"""

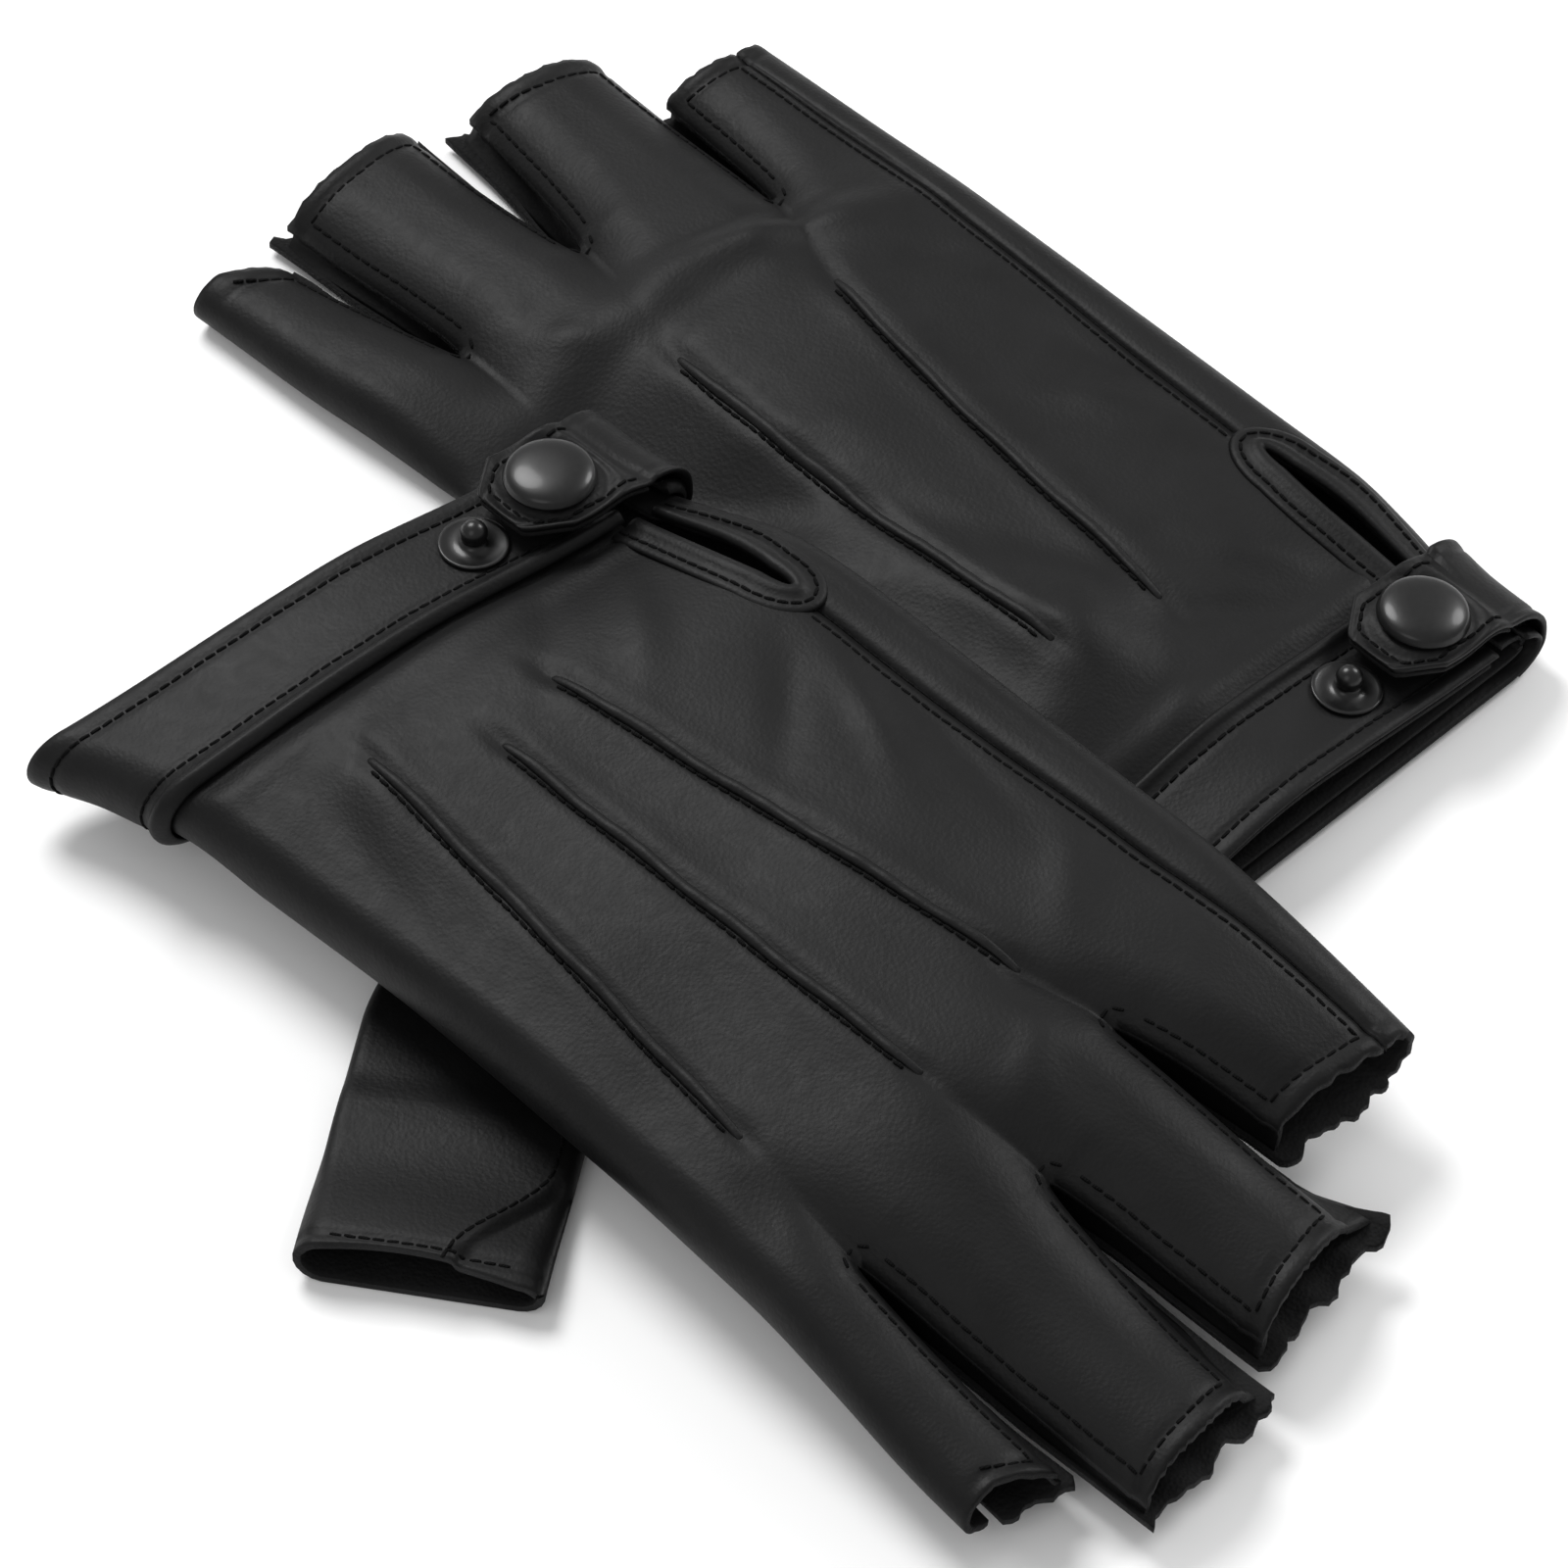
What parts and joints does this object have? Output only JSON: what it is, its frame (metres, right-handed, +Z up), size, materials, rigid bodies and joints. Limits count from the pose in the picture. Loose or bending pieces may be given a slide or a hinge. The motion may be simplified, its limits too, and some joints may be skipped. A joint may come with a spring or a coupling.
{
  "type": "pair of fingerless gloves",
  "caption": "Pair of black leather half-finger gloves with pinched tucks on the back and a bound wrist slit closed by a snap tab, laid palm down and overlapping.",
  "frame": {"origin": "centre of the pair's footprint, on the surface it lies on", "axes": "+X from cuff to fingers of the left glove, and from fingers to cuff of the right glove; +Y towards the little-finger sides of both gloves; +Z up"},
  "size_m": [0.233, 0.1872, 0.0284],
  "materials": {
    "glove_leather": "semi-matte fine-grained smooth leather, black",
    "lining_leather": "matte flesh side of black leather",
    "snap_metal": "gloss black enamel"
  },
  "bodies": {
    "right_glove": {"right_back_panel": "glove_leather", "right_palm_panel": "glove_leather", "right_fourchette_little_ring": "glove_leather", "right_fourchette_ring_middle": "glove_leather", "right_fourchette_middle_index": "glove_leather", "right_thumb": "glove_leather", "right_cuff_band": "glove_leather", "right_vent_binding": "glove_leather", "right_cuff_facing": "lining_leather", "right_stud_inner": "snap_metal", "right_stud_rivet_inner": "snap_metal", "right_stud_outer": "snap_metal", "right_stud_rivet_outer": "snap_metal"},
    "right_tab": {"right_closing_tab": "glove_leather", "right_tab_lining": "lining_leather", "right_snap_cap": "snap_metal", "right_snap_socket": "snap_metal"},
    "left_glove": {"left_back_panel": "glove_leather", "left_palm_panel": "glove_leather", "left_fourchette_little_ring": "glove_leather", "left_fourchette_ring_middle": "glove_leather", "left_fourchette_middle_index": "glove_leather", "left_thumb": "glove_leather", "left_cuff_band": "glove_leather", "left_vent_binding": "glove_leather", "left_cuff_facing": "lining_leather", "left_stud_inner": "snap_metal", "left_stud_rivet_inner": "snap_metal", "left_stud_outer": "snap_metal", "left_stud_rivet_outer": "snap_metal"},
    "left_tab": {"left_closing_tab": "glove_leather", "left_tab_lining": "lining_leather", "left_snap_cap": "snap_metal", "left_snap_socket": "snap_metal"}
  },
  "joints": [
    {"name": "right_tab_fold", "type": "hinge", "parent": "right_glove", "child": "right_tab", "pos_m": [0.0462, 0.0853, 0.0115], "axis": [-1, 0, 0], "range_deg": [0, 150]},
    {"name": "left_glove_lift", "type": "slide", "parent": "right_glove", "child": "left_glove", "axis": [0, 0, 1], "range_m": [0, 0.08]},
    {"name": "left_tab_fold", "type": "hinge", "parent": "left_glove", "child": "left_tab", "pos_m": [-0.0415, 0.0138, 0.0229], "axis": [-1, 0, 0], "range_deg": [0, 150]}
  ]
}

"""

**What to work on:** Please reproduce every line of the material word for word.

**Correct result:**
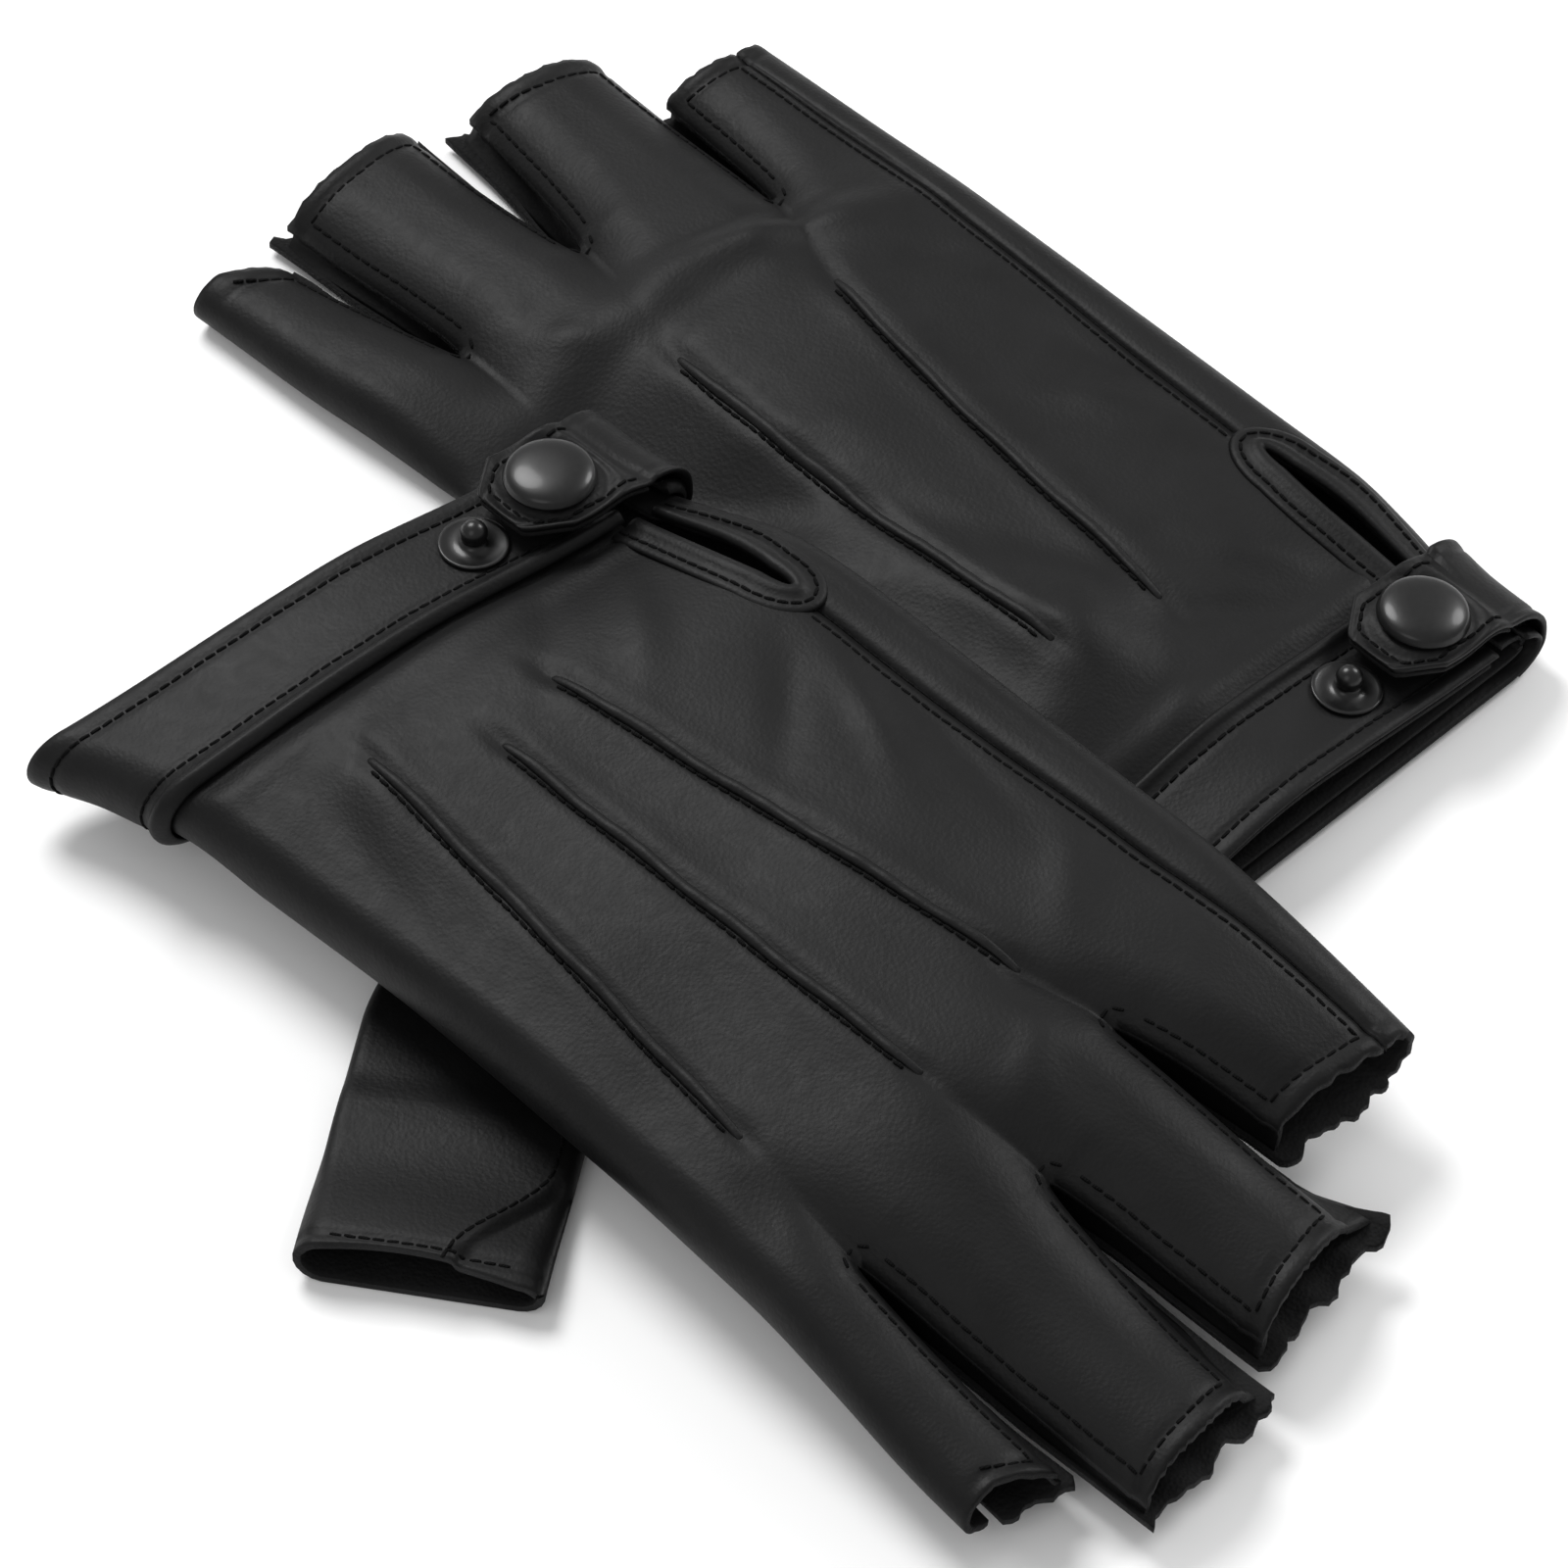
What parts and joints does this object have? Output only JSON: what it is, its frame (metres, right-handed, +Z up), size, materials, rigid bodies and joints. Limits count from the pose in the picture. Loose or bending pieces may be given a slide or a hinge. The motion may be simplified, its limits too, and some joints may be skipped. A joint may come with a spring or a coupling.
{
  "type": "pair of fingerless gloves",
  "caption": "Pair of black leather half-finger gloves with pinched tucks on the back and a bound wrist slit closed by a snap tab, laid palm down and overlapping.",
  "frame": {"origin": "centre of the pair's footprint, on the surface it lies on", "axes": "+X from cuff to fingers of the left glove, and from fingers to cuff of the right glove; +Y towards the little-finger sides of both gloves; +Z up"},
  "size_m": [0.233, 0.1872, 0.0284],
  "materials": {
    "glove_leather": "semi-matte fine-grained smooth leather, black",
    "lining_leather": "matte flesh side of black leather",
    "snap_metal": "gloss black enamel"
  },
  "bodies": {
    "right_glove": {"right_back_panel": "glove_leather", "right_palm_panel": "glove_leather", "right_fourchette_little_ring": "glove_leather", "right_fourchette_ring_middle": "glove_leather", "right_fourchette_middle_index": "glove_leather", "right_thumb": "glove_leather", "right_cuff_band": "glove_leather", "right_vent_binding": "glove_leather", "right_cuff_facing": "lining_leather", "right_stud_inner": "snap_metal", "right_stud_rivet_inner": "snap_metal", "right_stud_outer": "snap_metal", "right_stud_rivet_outer": "snap_metal"},
    "right_tab": {"right_closing_tab": "glove_leather", "right_tab_lining": "lining_leather", "right_snap_cap": "snap_metal", "right_snap_socket": "snap_metal"},
    "left_glove": {"left_back_panel": "glove_leather", "left_palm_panel": "glove_leather", "left_fourchette_little_ring": "glove_leather", "left_fourchette_ring_middle": "glove_leather", "left_fourchette_middle_index": "glove_leather", "left_thumb": "glove_leather", "left_cuff_band": "glove_leather", "left_vent_binding": "glove_leather", "left_cuff_facing": "lining_leather", "left_stud_inner": "snap_metal", "left_stud_rivet_inner": "snap_metal", "left_stud_outer": "snap_metal", "left_stud_rivet_outer": "snap_metal"},
    "left_tab": {"left_closing_tab": "glove_leather", "left_tab_lining": "lining_leather", "left_snap_cap": "snap_metal", "left_snap_socket": "snap_metal"}
  },
  "joints": [
    {"name": "right_tab_fold", "type": "hinge", "parent": "right_glove", "child": "right_tab", "pos_m": [0.0462, 0.0853, 0.0115], "axis": [-1, 0, 0], "range_deg": [0, 150]},
    {"name": "left_glove_lift", "type": "slide", "parent": "right_glove", "child": "left_glove", "axis": [0, 0, 1], "range_m": [0, 0.08]},
    {"name": "left_tab_fold", "type": "hinge", "parent": "left_glove", "child": "left_tab", "pos_m": [-0.0415, 0.0138, 0.0229], "axis": [-1, 0, 0], "range_deg": [0, 150]}
  ]
}